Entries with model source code
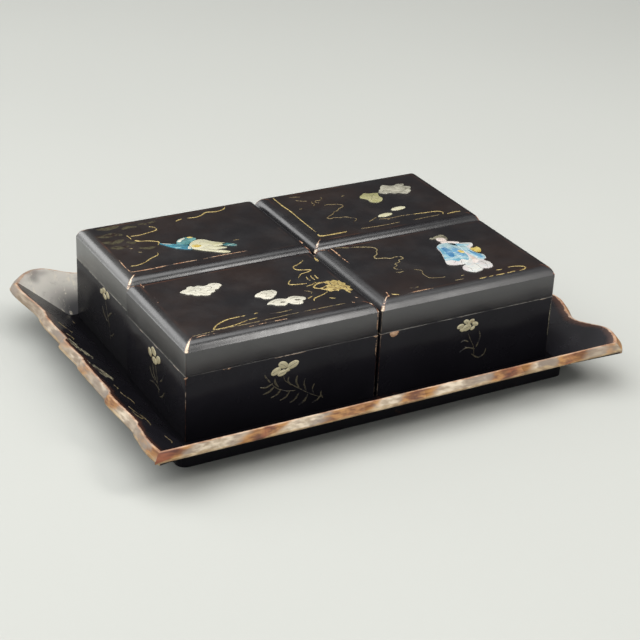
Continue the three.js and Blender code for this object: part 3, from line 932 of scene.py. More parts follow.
ornament("cloud_long", (
    (pearl_white, [lid_shell((
        (-102, -25.2), (-99.6, -23.4), (-97, -22.6), (-95.6, -20.6), (-93, -20.2), (-91.4, -21.6), (-89, -21),
        (-86.6, -22.6), (-83.8, -22.8), (-82, -21.6), (-79, -21.6), (-76.4, -23), (-75.4, -25.6),
        (-77.4, -27.4), (-79, -29.2), (-81.6, -29.6), (-82.6, -31.8), (-85.2, -32.6), (-87, -34.6),
        (-90, -34.4), (-92, -33), (-93.6, -33), (-95.6, -32), (-97, -29.8), (-99.2, -29.2), (-100.4, -27.2),
    ))]),
    (ink, [
        engraved((-97.6, -26.6), (-94.6, -25.4), (-92.6, -26.6), (-93.6, -28.6)),
        engraved((-92.4, -23.4), (-89.8, -24.4), (-89.2, -26.6), (-91, -28.2)),
        engraved((-85.6, -24.4), (-83.2, -24.8), (-82.4, -27), (-84.6, -28.6)),
        engraved((-95.2, -30.4), (-92.6, -30), (-90.4, -31.2), (-89.2, -33.2)),
        engraved((-87.4, -29.4), (-84.8, -29.4), (-83.8, -31)),
        engraved((-80.6, -24.2), (-78.6, -23.6), (-77, -24.8)),
    ]),
), "front_left_lid", "pearl", "inlay_cloud_long")
ornament("cloud_small", (
    (pearl_white, [lid_shell((
        (-64.5, -47.5), (-61.8, -44.6), (-60, -44.2), (-57.5, -43), (-54, -43.4), (-51, -44), (-49.8, -47),
        (-51.2, -49.4), (-53, -51), (-55, -52.8), (-57, -53.5), (-59.6, -53), (-61, -52), (-62, -49.6),
    ))]),
    (ink, [
        engraved((-60.6, -46.6), (-58, -45.6), (-56.4, -47.2), (-58, -49)),
        engraved((-55, -45.4), (-52.6, -46), (-52.6, -48.2)),
        engraved((-59.6, -50.6), (-57, -50.4), (-55.6, -51.6)),
    ]),
), "front_left_lid", "pearl", "inlay_cloud_small")
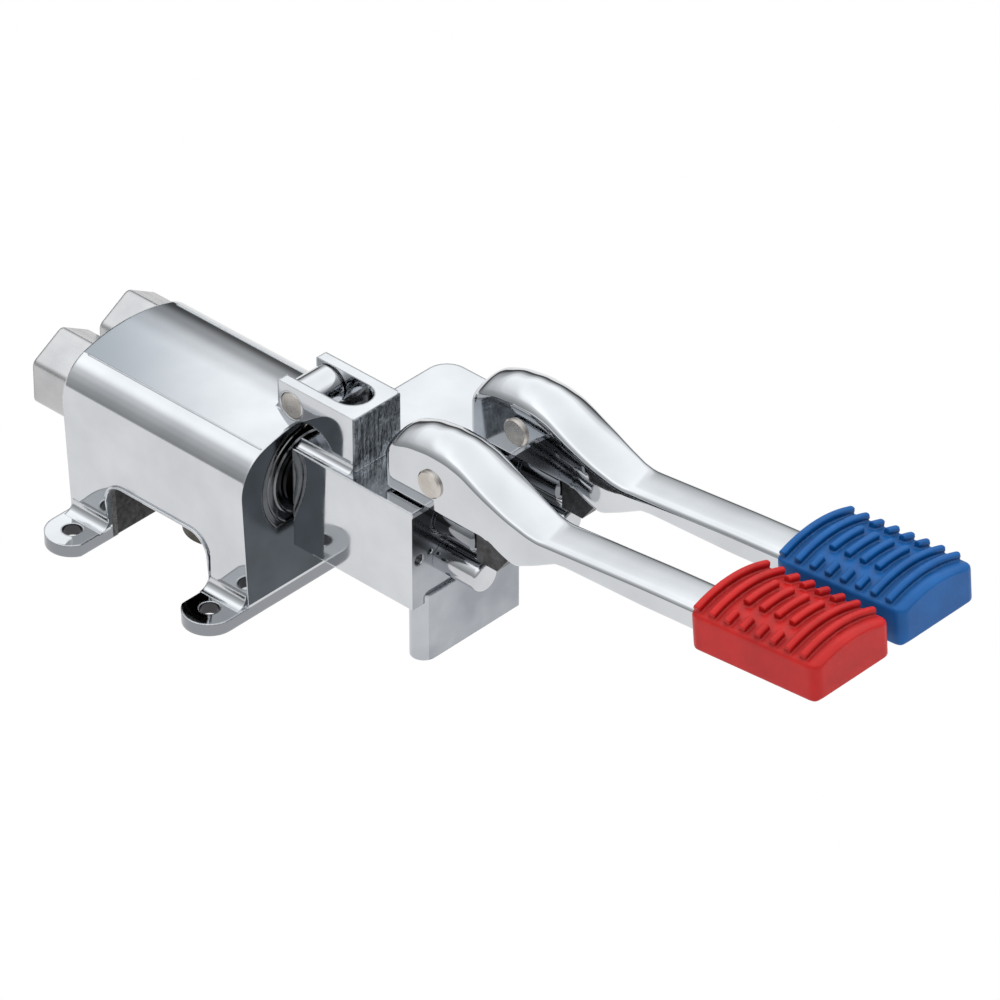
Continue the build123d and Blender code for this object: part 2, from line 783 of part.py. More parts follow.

WORK TO BE COMPLETED
Word for word, write out all of the data above.

SOLUTION TO THE PROBLEM
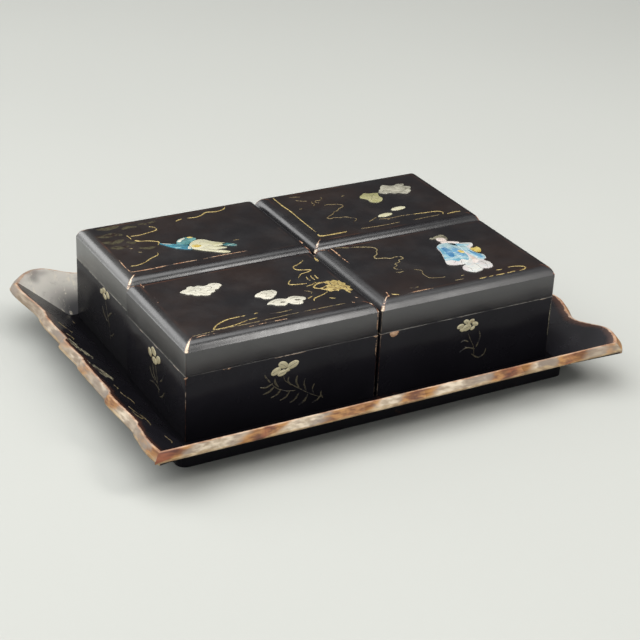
Continue the three.js and Blender code for this object: part 3, from line 932 of scene.py. More parts follow.
ornament("cloud_long", (
    (pearl_white, [lid_shell((
        (-102, -25.2), (-99.6, -23.4), (-97, -22.6), (-95.6, -20.6), (-93, -20.2), (-91.4, -21.6), (-89, -21),
        (-86.6, -22.6), (-83.8, -22.8), (-82, -21.6), (-79, -21.6), (-76.4, -23), (-75.4, -25.6),
        (-77.4, -27.4), (-79, -29.2), (-81.6, -29.6), (-82.6, -31.8), (-85.2, -32.6), (-87, -34.6),
        (-90, -34.4), (-92, -33), (-93.6, -33), (-95.6, -32), (-97, -29.8), (-99.2, -29.2), (-100.4, -27.2),
    ))]),
    (ink, [
        engraved((-97.6, -26.6), (-94.6, -25.4), (-92.6, -26.6), (-93.6, -28.6)),
        engraved((-92.4, -23.4), (-89.8, -24.4), (-89.2, -26.6), (-91, -28.2)),
        engraved((-85.6, -24.4), (-83.2, -24.8), (-82.4, -27), (-84.6, -28.6)),
        engraved((-95.2, -30.4), (-92.6, -30), (-90.4, -31.2), (-89.2, -33.2)),
        engraved((-87.4, -29.4), (-84.8, -29.4), (-83.8, -31)),
        engraved((-80.6, -24.2), (-78.6, -23.6), (-77, -24.8)),
    ]),
), "front_left_lid", "pearl", "inlay_cloud_long")
ornament("cloud_small", (
    (pearl_white, [lid_shell((
        (-64.5, -47.5), (-61.8, -44.6), (-60, -44.2), (-57.5, -43), (-54, -43.4), (-51, -44), (-49.8, -47),
        (-51.2, -49.4), (-53, -51), (-55, -52.8), (-57, -53.5), (-59.6, -53), (-61, -52), (-62, -49.6),
    ))]),
    (ink, [
        engraved((-60.6, -46.6), (-58, -45.6), (-56.4, -47.2), (-58, -49)),
        engraved((-55, -45.4), (-52.6, -46), (-52.6, -48.2)),
        engraved((-59.6, -50.6), (-57, -50.4), (-55.6, -51.6)),
    ]),
), "front_left_lid", "pearl", "inlay_cloud_small")
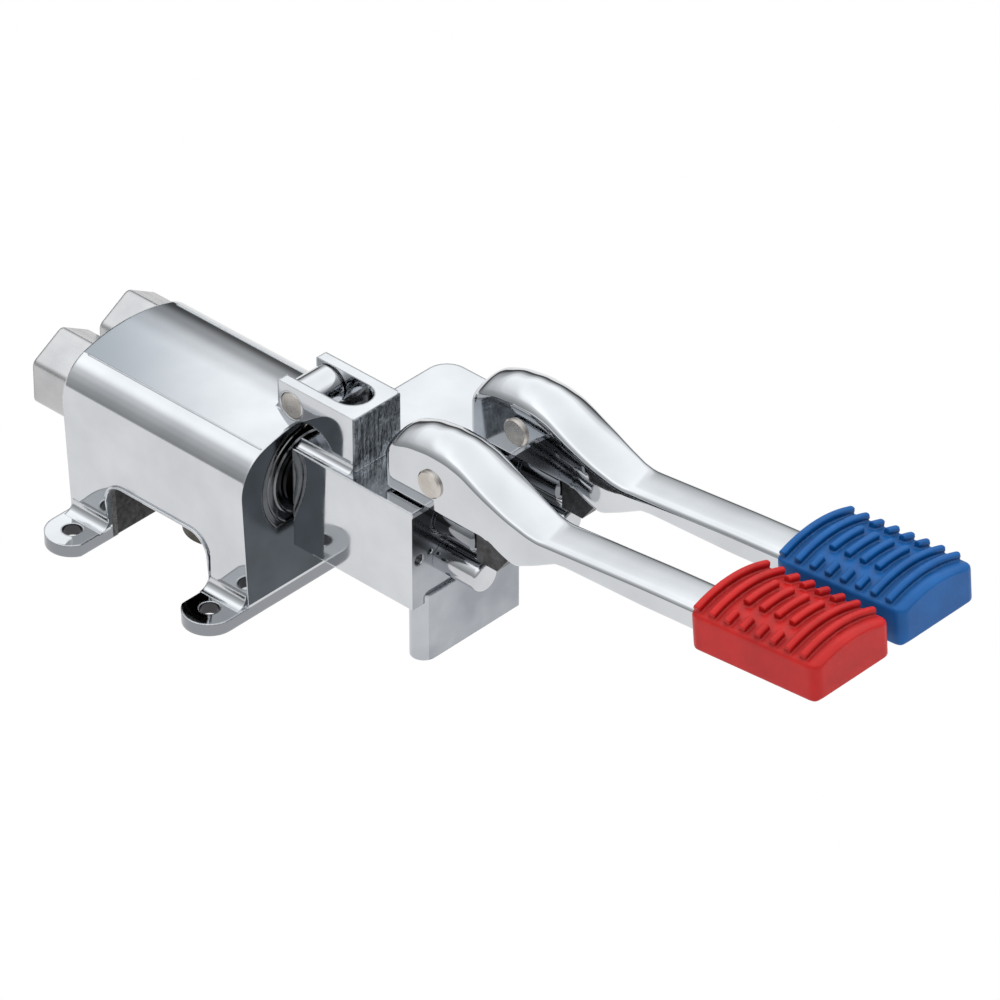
Continue the build123d and Blender code for this object: part 2, from line 783 of part.py. More parts follow.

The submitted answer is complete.